Data:
──────────────────────────────

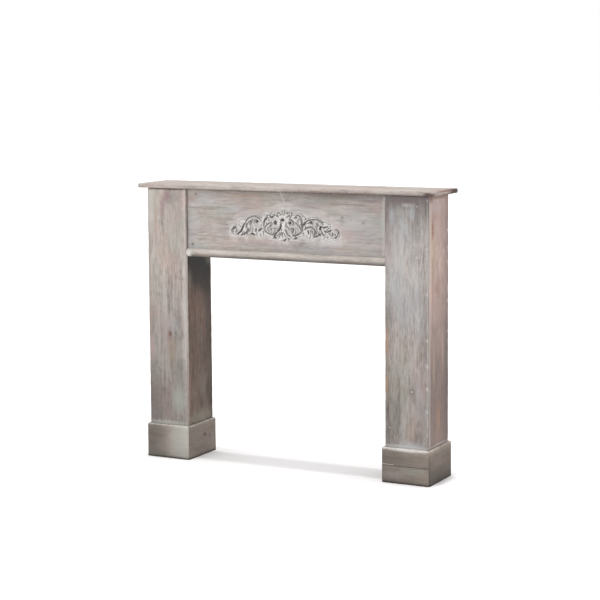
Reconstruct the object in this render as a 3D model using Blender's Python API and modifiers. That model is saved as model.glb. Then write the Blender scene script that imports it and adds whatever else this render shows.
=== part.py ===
"""Whitewashed wooden mantelpiece: two box legs with skirtings, a frieze with a bead and a carved onlay, and a shelf.

Metres, +Z up. The front faces -Y, and the origin is on the floor, under the middle of the shelf.
"""

import math

import bmesh
import bpy
from mathutils import Matrix, Vector
from mathutils.geometry import interpolate_bezier

# Shelf
SHELF_TOP = 1.000
SHELF_THICKNESS = 0.016
SHELF_SIDE_OVERHANG = 0.034
SHELF_FRONT_OVERHANG = 0.012
SHELF_EDGE_ROUND = 0.0055

# Legs, each a box of three boards that is open at the back
LEGS_WIDTH = 1.100
LEG_WIDTH = 0.158
LEG_DEPTH = 0.180
LEG_BOARD = 0.014
BOARD_EDGE_ROUND = 0.0015

# Skirtings round the foot of each leg
SKIRTING_HEIGHT = 0.123
SKIRTING_THICKNESS = 0.011
SKIRTING_ROUND = 0.008

# Frieze, hung from the shelf, and the bead along its lower edge
FRIEZE_HEIGHT = 0.244
FRIEZE_BOARD = 0.014
FRIEZE_SETBACK = 0.014
BEAD_HEIGHT = 0.030
BEAD_PROJECTION = 0.012
BEAD_ARC_STEPS = 12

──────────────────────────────

Exercise description: Print the whole listing again, exactly.

Complete output:
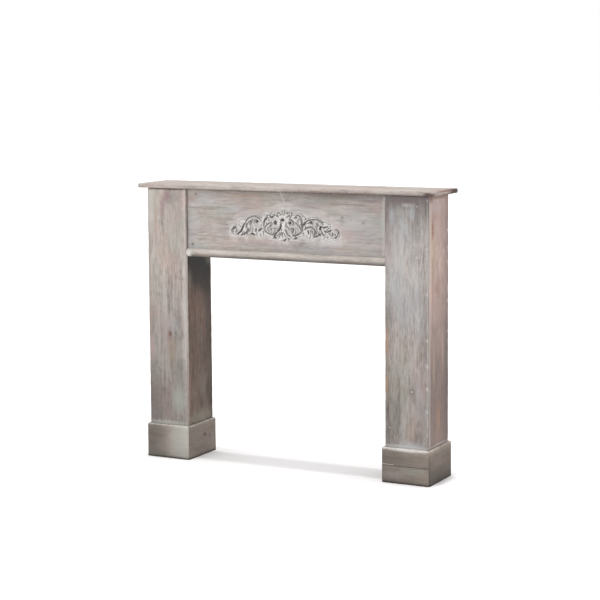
Reconstruct the object in this render as a 3D model using Blender's Python API and modifiers. That model is saved as model.glb. Then write the Blender scene script that imports it and adds whatever else this render shows.
=== part.py ===
"""Whitewashed wooden mantelpiece: two box legs with skirtings, a frieze with a bead and a carved onlay, and a shelf.

Metres, +Z up. The front faces -Y, and the origin is on the floor, under the middle of the shelf.
"""

import math

import bmesh
import bpy
from mathutils import Matrix, Vector
from mathutils.geometry import interpolate_bezier

# Shelf
SHELF_TOP = 1.000
SHELF_THICKNESS = 0.016
SHELF_SIDE_OVERHANG = 0.034
SHELF_FRONT_OVERHANG = 0.012
SHELF_EDGE_ROUND = 0.0055

# Legs, each a box of three boards that is open at the back
LEGS_WIDTH = 1.100
LEG_WIDTH = 0.158
LEG_DEPTH = 0.180
LEG_BOARD = 0.014
BOARD_EDGE_ROUND = 0.0015

# Skirtings round the foot of each leg
SKIRTING_HEIGHT = 0.123
SKIRTING_THICKNESS = 0.011
SKIRTING_ROUND = 0.008

# Frieze, hung from the shelf, and the bead along its lower edge
FRIEZE_HEIGHT = 0.244
FRIEZE_BOARD = 0.014
FRIEZE_SETBACK = 0.014
BEAD_HEIGHT = 0.030
BEAD_PROJECTION = 0.012
BEAD_ARC_STEPS = 12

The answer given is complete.